Cristian Campos-EL Español
Cuenta el periodista británico Douglas Murray en su libro La masa enfurecida el caso del ciudadano belga Nathan Verhelst.
Nathan había nacido niña y sus padres la habían bautizado como Nancy. Nancy tenía tres hermanos por los que sus padres parecían mostrar una clara predilección.
A los 40 años, Nancy decidió que sus problemas, y entre ellos el que tenía con su horrible familia, se solucionarían si fuera un hombre. Así que inició el tratamiento hormonal y se sometió a tres operaciones de cambio de sexo.
El resultado no fue el esperado. «Cuando me miré al espejo, sentí asco. Mi nuevo busto no era como yo esperaba y el pene daba síntomas de rechazo».

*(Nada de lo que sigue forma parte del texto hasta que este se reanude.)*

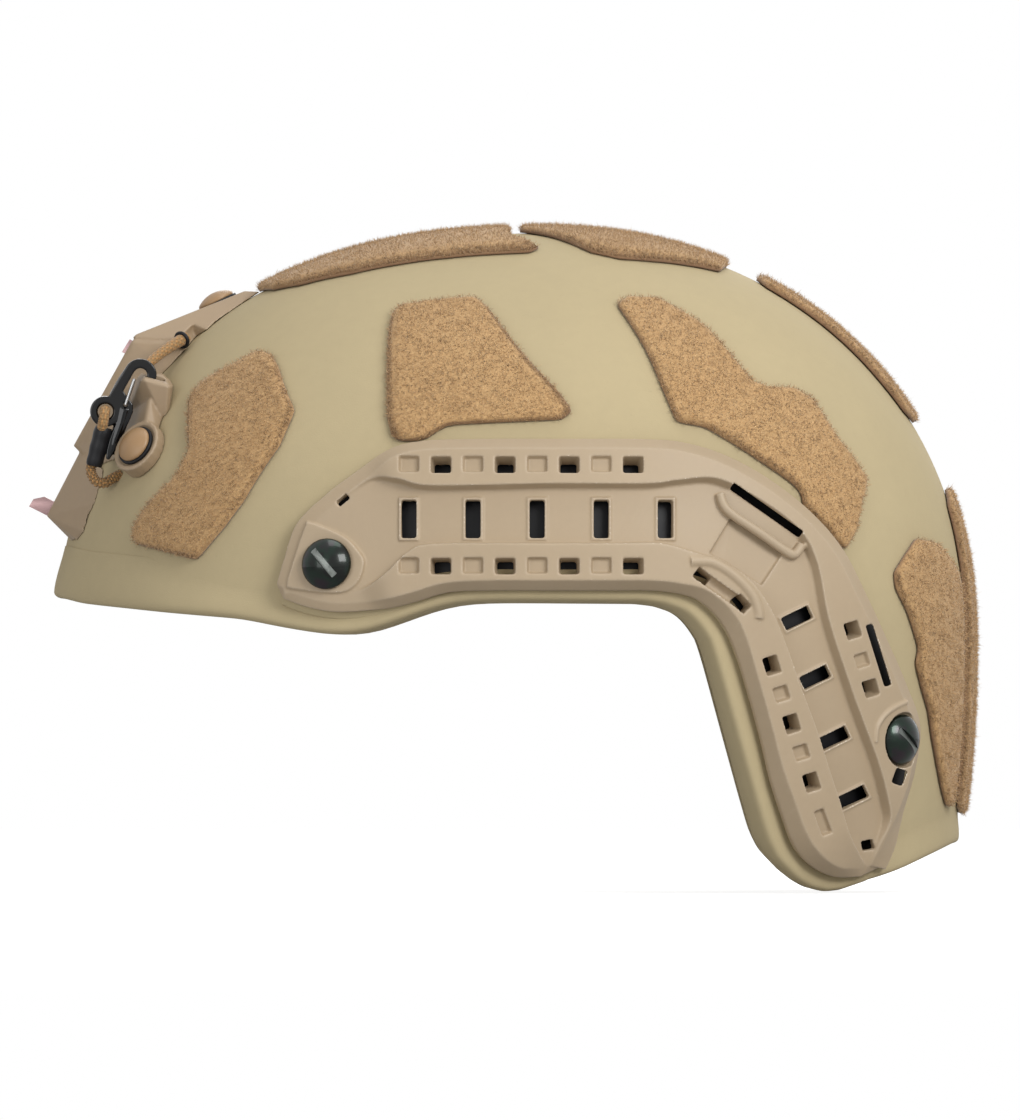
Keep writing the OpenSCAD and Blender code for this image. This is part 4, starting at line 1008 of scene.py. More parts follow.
class HELMET_OT_rails(bpy.types.Operator):
    """Lofts the side rail, adds its rims and pockets, and rounds it as a moulding"""
    bl_idname = "helmet.rails"
    bl_label = "Side rails"

    def execute(self, context):
        rail = loft("rail_moulding_left", rail_rings(np.linspace(0, 22, 177)))
        combine(rail, prism(RECESS, RECESS_FLOOR, ABOVE, RAIL_FLOOR, 0.7), "DIFFERENCE")
        combine(rail, rail_adders(), "UNION")
        combine(rail, rail_pockets(), "DIFFERENCE")
        mould(rail, make().moulding_cell / MM, 3, 0.28)
        mark_edges(rail)
        seat_pair(rail, rail_polymer(), "rail")
        stations = np.linspace(0, 22, 133)
        seat_pair(self.ledge(stations), shell_paint(), "rail_seat")
        # A black sheet of painted shade under the rail, seen through its slots.
        seat_pair(self.liner(stations), black_rubber())
        return {"FINISHED"}

    def ledge(self, stations):
        """The shell-coloured strip under the rail's inner edge."""
        g = curve(RAIL_ROWS, stations)
        c, d = g[:, 2], g[:, 3]
        inner = side(toward(d, c, np.minimum(6.0, np.linalg.norm(c - d, axis=1))))
        outer = side(d - unit(c - d) * np.interp(stations, *LIP_LINE.T)[:, None])
        near = outer + (inner - outer) * 0.08
        ring = ((outer, GAP), (outer, GAP + 0.85), (near, GAP + 1.3), (inner, GAP + 1.3), (inner, GAP))
        return smooth(loft("rail_ledge_left", np.stack([on_skin(*corner) for corner in ring], 1)), 50)

    def liner(self, stations):
        """A thin black sheet of painted shade on the shell under the rail, which makes the slots look deep.
        """
        g = curve(RAIL_ROWS, stations)
        margin = np.interp(stations, *SHADE_SHEET_MARGIN.T)
        top, bottom = (side(toward(g[:, a], g[:, b], margin)[SHADE_SHEET_RUN], 0.0, RAIL_BASE)
                       for a, b in ((0, 1), (3, 2)))
        across = [bottom + (top - bottom) * share for share in np.linspace(0, 1, 13)]
        lines = [on_skin(line, SHADE_SHEET_LOW) for line in across]
        lines += [on_skin(line, SHADE_SHEET_HIGH) for line in across[::-1]]
        return smooth(loft("rail_liner_left", np.stack(lines, 1)), 50)


# Bolts
RAIL_HEAD, SHROUD_HEAD = (15.3, 4.6, 1.0), (11.2, 2.9, 0.9)
SLOT_TURNS, SLOT_LENGTH, SLOT_WIDTH = (42, 51), 12.2, 2.0
SHANK_R, RAIL_SHANK, SHROUD_SHANK = 2.5, -16, -15
RAIL_SEAT, SHROUD_TOP_SEAT, SHROUD_SIDE_SEAT = 6.2, 3.4 + 1.0, 4.2 + 1.0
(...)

Nathan cayó en una depresión. En 2013, con sólo 44 años, pidió la eutanasia alegando «sufrimiento psicológico insoportable». El mismo Estado belga que le había operado para cambiar de sexo accedió sin mayores problemas a matarlo.
Una semana antes de morir, Nathan se despidió con una fiesta. En ella, Nathan y sus amigos brindaron «por la vida». Poco antes de morir, y siempre según Douglas Murray, Nathan dijo «no quiero ser un monstruo».
El de Nathan es sólo uno de los casos citados por Douglas Murray en su libro y ni siquiera el más terrible de ellos. Murray se imagina a las generaciones del futuro preguntándose sorprendidas: «¿O sea que el sistema sanitario belga intentó convertir a una mujer en hombre, le salió mal y luego la mató?».
Luego, Murray hace ese tipo de preguntas que Irene Montero y sus niñeras del Ministerio de Igualdad no se han planteado jamás. ¿Qué es ser trans? ¿Quién es trans? ¿Qué convierte a alguien en trans? ¿Tenemos la certeza de que existe como categoría? ¿Estamos seguros de que siempre es posible convertir físicamente a alguien de un sexo a otro o de que es ese el mejor medio para abordar el problema de fondo?
Por supuesto, se trata de preguntas elementales. Un Estado civilizado, uno que no pretenda, como el belga, tapar con eutanasias exprés los cambios de sexo fallidos, debería tener muy claras las respuestas a esas preguntas antes de dar un solo paso en falso en este terreno.
Pero la primera de las preguntas que deberían responder aquellos que, como Podemos, pretenden que los tratamientos de cambio de sexo sean ejecutados por el Estado a menores de edad y sin mayor requisito que una simple petición de estos es de dónde a dónde transicionan los trans.
Porque si el sexo biológico no existe y todo es una construcción social, ¿en relación a qué exactamente se sienten desajustados los trans?
¿Y en qué se basa la tesis de que esa incomodidad con unas características morfológicas que se atribuyen a algo que no existe (el sexo biológico) se soluciona con su transformación en las características morfológicas de otro algo que no existe (el sexo contrario al sexo biológico)?
Dicho de otra manera y por centrarnos en una sola de las dos posibilidades. Si las características que atribuimos de forma convencional al sexo femenino son irrelevantes porque mujer también puede ser un ser humano con cromosomas XY, ¿qué sentido tiene transicionar hacia esas características externas que la sociedad atribuye, por lo visto erróneamente, a las mujeres?
Y una pregunta más, también nuclear. Si el género es electivo y los cromosomas XX y XY no determinan nada relevante, ¿qué sentido tiene entonces el feminismo? O una cosa o la otra, pero no se puede defender al mismo tiempo el feminismo y la tesis de que el sexo biológico es un constructo social y, por lo tanto, susceptible de libre elección.
¿Qué sentido tiene el feminismo si las mujeres no existen como categoría diferenciada de los hombres?
Hasta que Podemos, y aquellos que defienden las tesis de Podemos, no tengan respuestas a estas preguntas, una elemental prudencia aconsejaría no dejar en manos de activistas lo que debería estar en manos de la ciencia y ser estudiado en profundidad antes que convertido en pasatiempo de partidos populistas aspirantes a aprendiz de brujo biológico.